4.12.07 Sen. Carl Levin D-MI, Senate Armed Services Committee chair L.A. Times
On Rush Limbaugh's radio program last week, VP Cheney spoke about Jordanian terrorist Abu Musab Zarqawi and stated: "He went to Baghdad. He took up residence there before we ever launched into Iraq, organized the Al Qaeda operations inside Iraq.
This is Al Qaeda operating in Iraq and, as I say, they were present before we invaded Iraq."
It is incredible that more than 4 years after the invasion, the vice president is still trying to convince the public that Saddam Hussein's regime was connected to Al Qaeda and that Zarqawi's presence in Iraq was evidence of a connection.
While the vice president doesn't say directly that there was a tie between the two, his clear purpose is to blur the line between Al Qaeda, perpetrator of the 9/11 attacks, and the Iraqi dictator in order to justify the war in Iraq.
The problem is, that's simply not supported by the facts or by our intelligence community; everyone except the vice president acknowledges it. In September, for example, the Senate Intelligence Committee concluded in a bipartisan report that Hussein was "distrustful of Al Qaeda and viewed Islamic extremists as a threat to his regime, refusing all requests from Al Qaeda to provide material or operational support."
The CIA reported a year earlier in Oct. 2005 that the Iraqi regime "did not have a relationship, harbor or turn a blind eye toward Zarqawi and his associates". As the Intelligence Committee report noted, the Iraqi intelligence service was actually trying to capture Zarqawi, who was in Baghdad under an alias.
Is the vice president willfully ignoring what the rest of the government has concluded? Or does he have access to information he hasn't shared with us? If so, he should produce it.
The vice president has a clear, documented pattern of overstating and misstating information with regard to Iraq. He also, for instance, continued to claim that 9/11 terrorist Mohamed Atta may have met with an Iraqi agent in Prague long after the intelligence community believed otherwise.
Again, his obvious purpose is to link Hussein's regime with Sept. 11, even though the rest of the world has concluded that no such link exists.
The vice president has made so many outlandish statements that the country barely raised an eyebrow at his false statement last week. The public has stopped believing the words of a man who promised, before we invaded Iraq, that we would be "greeted as liberators" and reassured us nearly 2 years ago that the insurgency was in its "last throes."
But his comments continue to erode our credibility with the international community, which has already been severely damaged by our rush to war with Iraq with little international support.
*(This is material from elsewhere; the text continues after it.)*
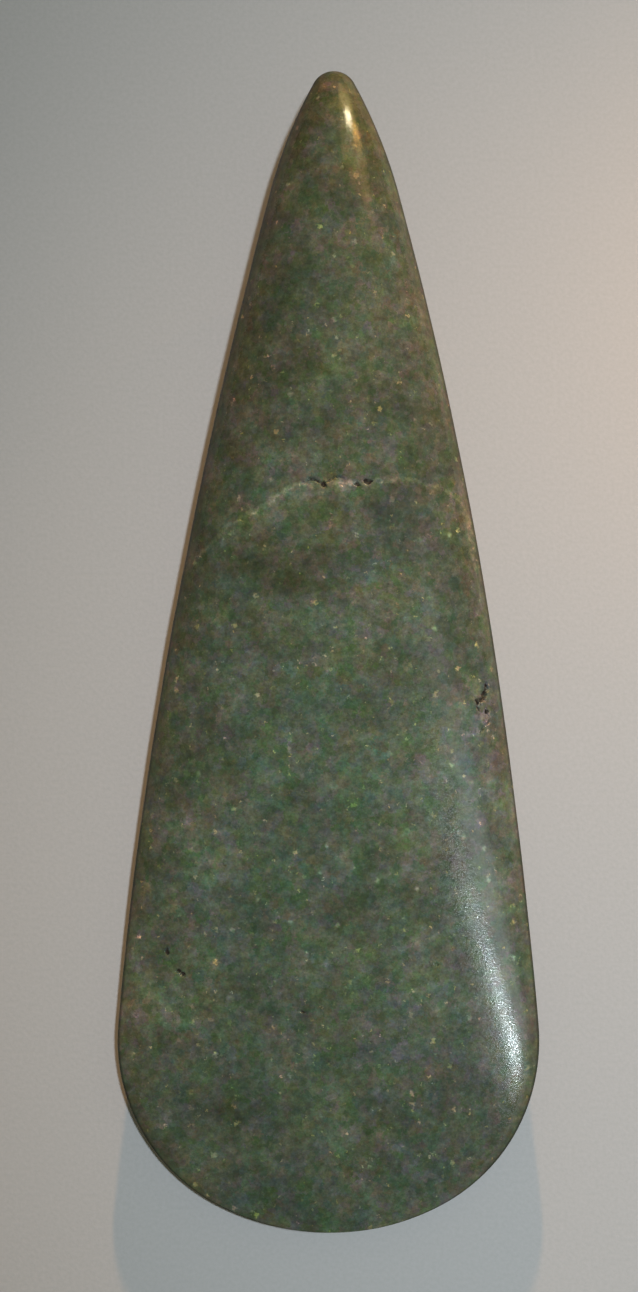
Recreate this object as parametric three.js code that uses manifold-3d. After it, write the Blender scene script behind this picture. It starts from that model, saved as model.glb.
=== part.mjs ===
// A polished jadeite axe head of the Neolithic: one stone, ground to a long drop with a rounded point at
// the butt and a broad curved cutting edge. Its section is a pointed oval, and it thins evenly to the edge.
// A short open fissure crosses the upper face and a few small chips lie by its right flank, all left as they
// are. It lies on its underside, where a stone of this form comes to rest, with a small flat there so that
// it keeps still. Units are millimetres, +Z is up, +Y points along the stone to the butt, -Y to the edge.
import * as THREE from "three";
import { mergeVertices } from "three/addons/utils/BufferGeometryUtils.js";
import Module from "manifold-3d";

// The outline from the butt's tip to the edge is a chain of arcs, each tangent to the next.
const TIP_RADIUS = 4.2;
const TIP_TURN = THREE.MathUtils.degToRad(61);
const BUTT_RADIUS = 88;
const BUTT_TURN = THREE.MathUtils.degToRad(14);
const FLANK_RADIUS = 880;
const FLANK_TURN = THREE.MathUtils.degToRad(10.1);
const SHOULDER_RADIUS = 34;
const BLADE_RADIUS = 44;
// The centre line wanders a little from side to side, as hand grinding leaves it.
const WANDER = 0.3;

// The thickness: its greatest value, and the powers by which it grows from the butt and thins to the edge.
const THICKNESS = 20;
const BUTT_POWER = 0.5;
const EDGE_POWER = 0.9;
// 0.5 would make the section an ellipse and 1 a sharp lens.
const SECTION_POWER = 0.55;

// How much of the underside is worn away at the resting flat.
const FLAT_DEPTH = 0.15;

// Hollows in the upper face: distance from the tip, offset to the right, length, width, depth, and the
// direction of the length in degrees from the axis.
const FISSURE_HOLLOWS = [
  { station: 75.3, offset: -3.9, length: 2.6, width: 0.7, depth: 0.35, heading: 78 },
  { station: 75.6, offset: -1.1, length: 3.0, width: 1.2, depth: 0.6, heading: 100 },
  { station: 75.7, offset: 5.9, length: 3.6, width: 0.8, depth: 0.4, heading: 92 },
];
const FLANK_CHIPS = [
  { station: 112.9, offset: 28.4, length: 2.6, width: 1.1, depth: 0.5, heading: 8 },
  { station: 115.6, offset: 27.2, length: 2.2, width: 1.4, depth: 0.5, heading: 35 },
  { station: 118.3, offset: 28.3, length: 2.4, width: 0.9, depth: 0.4, heading: -20 },
];

// Facets around the section, along the length and around a hollow.
const FACETS_AROUND = 60;
const FACETS_ALONG = 66;
const HOLLOW_FACETS = 10;

// Points closer than this are one point, and slopes are taken over this much of the length.
const MERGE_DISTANCE = 1e-4;
const SLOPE_SPAN = 1;

// Each arc of the outline as its centre (along the axis, out from it), its radius and where along it ends.
function outlineArcs() {
  const arcs = [];
  let along = 0;
  let out = 0;
  let heading = 0;
  function add(radius, nextHeading) {
    const centreAlong = along + radius * Math.cos(heading);
    const centreOut = out - radius * Math.sin(heading);
    heading = nextHeading;
    along = centreAlong - radius * Math.cos(heading);
    out = centreOut + radius * Math.sin(heading);
    arcs.push({ centreAlong, centreOut, radius, end: along });
  }
  add(TIP_RADIUS, TIP_TURN);
  add(BUTT_RADIUS, heading + BUTT_TURN);
  add(FLANK_RADIUS, heading + FLANK_TURN);
  // The shoulder turns until the blade's arc has its centre on the axis, and that arc ends on the axis.
  const shoulderCentreOut = out - SHOULDER_RADIUS * Math.sin(heading);
  add(SHOULDER_RADIUS, Math.PI - Math.asin(shoulderCentreOut / (BLADE_RADIUS - SHOULDER_RADIUS)));
  add(BLADE_RADIUS, Math.PI);
  return arcs;
}

const ARCS = outlineArcs();
const LENGTH = ARCS[ARCS.length - 1].end;
const THICKEST_STATION = (LENGTH * BUTT_POWER) / (BUTT_POWER + EDGE_POWER);

// Half the width at a distance from the tip.
function halfWidth(station) {
  const arc = ARCS.find((a) => station <= a.end) ?? ARCS[ARCS.length - 1];
  const along = station - arc.centreAlong;
  return Math.max(arc.centreOut + Math.sqrt(Math.max(arc.radius ** 2 - along ** 2, 0)), 0);
}

// Half the thickness on the centre line at a distance from the tip.
function halfThickness(station) {
  const fromTip = Math.max(station / THICKEST_STATION, 0) ** BUTT_POWER;
  const fromEdge = Math.max((LENGTH - station) / (LENGTH - THICKEST_STATION), 0) ** EDGE_POWER;
  return (THICKNESS / 2) * fromTip * fromEdge;
}

function centreLine(station) {
  return WANDER * Math.sin((2 * Math.PI * station) / LENGTH);
}

// How fast the half thickness grows with the distance from the tip.
function thicknessSlope(station) {
  const half = SLOPE_SPAN / 2;
  return (halfThickness(station + half) - halfThickness(station - half)) / SLOPE_SPAN;
}

// Height of the upper face over the middle plane.
function faceHeight(station, offset) {
  const share = Math.min(Math.abs(offset / halfWidth(station)), 1);
  return halfThickness(station) * (1 - share ** 2) ** SECTION_POWER;
}

function solidFrom(wasm, geometry) {
  const bare = geometry.clone();
  bare.deleteAttribute("normal");
  bare.deleteAttribute("uv");
  const merged = mergeVertices(bare, MERGE_DISTANCE);
  return new wasm.Manifold(
    new wasm.Mesh({
      numProp: 3,
      vertProperties: new Float32Array(merged.attributes.position.array),
      triVerts: new Uint32Array(merged.index.array),
    }),
  );
}

function geometryFrom(solid) {
  const mesh = solid.getMesh();
  const geometry = new THREE.BufferGeometry();
  geometry.setAttribute("position", new THREE.BufferAttribute(mesh.vertProperties, 3));
  geometry.setIndex(new THREE.BufferAttribute(mesh.triVerts, 1));
  return geometry;
}

// The ground stone before its hollows: a sphere whose poles go to the tip and to the middle of the edge, and
// whose parallels go to the sections.
function groundStone() {
  const geometry = new THREE.SphereGeometry(1, FACETS_AROUND, FACETS_ALONG);
  const points = geometry.attributes.position;
  for (let i = 0; i < points.count; i++) {
    const station = (LENGTH * (1 - points.getY(i))) / 2;
    // A pole has no direction across, and no width either.
    const ring = Math.hypot(points.getX(i), points.getZ(i)) || 1;
    const across = points.getX(i) / ring;
    const up = points.getZ(i) / ring;
    const rise = Math.sign(up) * Math.abs(up) ** (2 * SECTION_POWER);
    points.setXYZ(
      i,
      centreLine(station) + halfWidth(station) * across,
      LENGTH / 2 - station,
      halfThickness(station) * rise,
    );
  }
  return geometry;
}

// A hollow is an ellipsoid sunk into the upper face to its depth.
function hollow({ station, offset, length, width, depth, heading }) {
  const geometry = new THREE.SphereGeometry(1, HOLLOW_FACETS, HOLLOW_FACETS / 2);
  geometry.scale(width / 2, length / 2, depth);
  geometry.rotateZ(THREE.MathUtils.degToRad(heading));
  const half = SLOPE_SPAN / 2;
  const rise = faceHeight(station, offset + half) - faceHeight(station, offset - half);
  geometry.rotateY(-Math.atan(rise / SLOPE_SPAN));
  geometry.translate(centreLine(station) + offset, LENGTH / 2 - station, faceHeight(station, offset));
  return geometry;
}

// The middle of the stone's mass, as a distance from the tip.
function balanceStation(geometry) {
  const points = geometry.attributes.position;
  const [a, b, c] = [new THREE.Vector3(), new THREE.Vector3(), new THREE.Vector3()];
  let volume = 0;
  let moment = 0;
  for (let i = 0; i < geometry.index.count; i += 3) {
    [a, b, c].forEach((corner, k) => corner.fromBufferAttribute(points, geometry.index.getX(i + k)));
    const wedge = a.dot(b.clone().cross(c)) / 6;
    volume += wedge;
    moment += (wedge * (a.y + b.y + c.y)) / 4;
  }
  return LENGTH / 2 - moment / volume;
}

// The slope of the underside where the stone balances, which lies level when it rests.
function restingTilt(balance) {
  const touch = balance - halfThickness(balance) * thicknessSlope(balance);
  return -Math.atan(thicknessSlope(touch));
}

async function axeHead() {
  const wasm = await Module();
  wasm.setup();
  let stone = solidFrom(wasm, groundStone());
  for (const place of [...FISSURE_HOLLOWS, ...FLANK_CHIPS]) {
    stone = stone.subtract(solidFrom(wasm, hollow(place)));
  }
  const geometry = geometryFrom(stone);
  geometry.rotateX(restingTilt(balanceStation(geometry)));
  geometry.computeBoundingBox();
  const box = geometry.boundingBox;

  // Everything under the resting flat is cut away.
  const under = new THREE.BoxGeometry(LENGTH, LENGTH, THICKNESS);
  under.translate(0, 0, box.min.z + FLAT_DEPTH - THICKNESS / 2);
  const rested = geometryFrom(solidFrom(wasm, geometry).subtract(solidFrom(wasm, under)));

  const jadeite = new THREE.MeshStandardMaterial({ color: 0x4a5a41, roughness: 0.28, metalness: 0 });
  const mesh = new THREE.Mesh(rested, jadeite);
  mesh.name = "axe_head";
  mesh.position.set(
    -(box.min.x + box.max.x) / 2,
    -(box.min.y + box.max.y) / 2,
    -(box.min.z + FLAT_DEPTH),
  );
  return mesh;
}

const axe = new THREE.Group();
axe.add(await axeHead());

export default axe;
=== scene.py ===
# A polished jadeite axe head of the Neolithic, lying on a pale floor and seen square on to its upper face.
import math

import bmesh
import bpy
import numpy as np
from mathutils import Matrix, Vector, noise


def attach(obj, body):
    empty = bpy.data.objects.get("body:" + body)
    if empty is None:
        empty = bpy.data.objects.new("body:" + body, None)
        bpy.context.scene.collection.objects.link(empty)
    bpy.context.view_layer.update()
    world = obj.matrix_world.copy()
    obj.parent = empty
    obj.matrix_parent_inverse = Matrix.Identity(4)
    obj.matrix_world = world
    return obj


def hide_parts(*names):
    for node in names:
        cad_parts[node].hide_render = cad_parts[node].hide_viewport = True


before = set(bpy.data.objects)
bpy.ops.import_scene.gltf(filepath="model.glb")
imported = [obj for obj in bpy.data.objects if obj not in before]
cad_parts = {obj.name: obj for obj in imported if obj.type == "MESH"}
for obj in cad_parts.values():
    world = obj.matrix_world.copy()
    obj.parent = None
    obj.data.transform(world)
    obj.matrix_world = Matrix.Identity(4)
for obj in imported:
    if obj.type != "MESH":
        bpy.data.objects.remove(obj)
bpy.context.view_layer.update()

# Where the stone lies
# The stone's own frame is read from its solid: the tip of the butt and the middle of the edge are its ends in
# Y. Places on the stone are millimetres from the tip and millimetres to the right of the centre line.
MM = 0.001
corners = [corner.co.copy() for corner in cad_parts["axe_head"].data.vertices]
tip = max(corners, key=lambda corner: corner.y)
edge = min(corners, key=lambda corner: corner.y)
length = (edge - tip).length / MM
along = (edge - tip).normalized()
right = Vector((1, 0, 0))
face_up = right.cross(-along)


# The camera
# It looks down on the face from about arm's length, at the scale and with the slight lean of the photograph.
PHOTO_WIDTH, PHOTO_HEIGHT = 638, 1292
TIP_ROW, EDGE_ROW = 71.2, 1232.7
STONE_MIDDLE_COLUMN = 331.5
PHOTO_LEAN = math.radians(0.237)
CAMERA_DISTANCE = 0.6
SENSOR = 36.0

mm_per_pixel = length / (EDGE_ROW - TIP_ROW)
aim = (tip + edge) / 2
aim += right * (PHOTO_WIDTH / 2 - STONE_MIDDLE_COLUMN) * mm_per_pixel * MM
aim += along * (PHOTO_HEIGHT / 2 - (TIP_ROW + EDGE_ROW) / 2) * mm_per_pixel * MM
camera_data = bpy.data.cameras.new("camera")
camera_data.sensor_width = SENSOR
camera_data.lens = SENSOR * CAMERA_DISTANCE / (PHOTO_HEIGHT * mm_per_pixel * MM)
camera_data.clip_start = 0.01
camera = bpy.data.objects.new("camera", camera_data)
bpy.context.scene.collection.objects.link(camera)
camera_turn = Matrix((right, -along, face_up)).transposed()
camera.matrix_world = (
    Matrix.Translation(aim + face_up * CAMERA_DISTANCE)
    @ camera_turn.to_4x4()
    @ Matrix.Rotation(PHOTO_LEAN, 4, "Z")
)
bpy.context.scene.camera = camera
bpy.context.scene.view_settings.view_transform = "Standard"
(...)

If, in the months ahead, we face a crisis over Iran's weapons programs and need to rally the international community, we may find that the world has little interest in trusting an administration that misstates facts.
By all accounts, Dick Cheney is one of the most powerful vice presidents in our history, if you define power as influence over policy. We need to ask ourselves: What does it mean for our country when the vice president's words lack credibility, but he still wields great power?